I am not here to teach people a history lesson. I am writing for people who are familiar with the context. It is boring for me as a writer to explain things

How does trauma alter time? Arudpragasam replies, “Trauma forces one to be in the present, it forces an immediacy. You are cut off from the past because of what has happened. You are cut off from memory, and the environments you associate with the past. On the other hand, because there is so much violence and the future is uncertain, you cannot think far into the future. You cannot think of who you used to be, or who you will become.” This submersion in the present, where the fabric of ‘ordinary life’ is rendered useless, is brought out expertly in The Story of a Brief Marriage. Those in the camp do not talk to each other simply because there was no longer anything to say. The trauma of the war effects them so deeply that they are altogether unable to connect, at the most basic human level.

For Arudpragasam, language itself is a vehicle fraught with complexities. Growing up in Sri Lanka, his family and he would travel to Tamil Nadu every December. There he would revel in the sounds of Tamil, a language which people back home were afraid to speak. For him, the cacophony of Madras after the quiet of Colombo was a symbol of freedom.

Today, he finds that he is reading and writing more and more in Tamil. He has not yet published in his mother tongue, but he hopes to in the future. Educated in English, he would talk in Tamil at home. But the conversations around serious topics such as the economy or politics would happen in English even at home. He says, “At the end of the war, I was quite politicised. When you see so much killing and violence, you want to understand it in a historic way… And you can’t help but trace this violence to colonialism and colonial institutions. It really made me think why am I writing in English… I recognise the privileges the English language gives me. But it is also a mark of shame.”

Arudpragasam realises he is writing in English about people in his community who cannot read and write the language. He draws parallels between the history that causes violence on the Tamil people in Sri Lanka and the violence that urged him toward the study of English.

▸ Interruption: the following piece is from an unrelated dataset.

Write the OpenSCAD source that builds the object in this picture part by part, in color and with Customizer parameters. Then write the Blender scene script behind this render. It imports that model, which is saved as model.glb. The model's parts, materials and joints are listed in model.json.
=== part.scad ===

Arudpragasam wrote much of this book in Colombo. But he is clear that once he completes his doctorate, he wishes to move to India and not Sri Lanka. India is a country close to his heart; he lived in Chennai for a year after completing university. And has spent months in Delhi as well.

For him, distance from the subject matter is of little relevance. “I am as far from Vanni (the site of the war) in Colombo as I am in New York. Anyone writing on the war in Vanni is writing from a position of distance. This novel is not written as a representation of a particular person’s situation. It is written as an interpretation of such a person’s situation from a distance.”

It is this distance that allows for the interpretation to be authentic.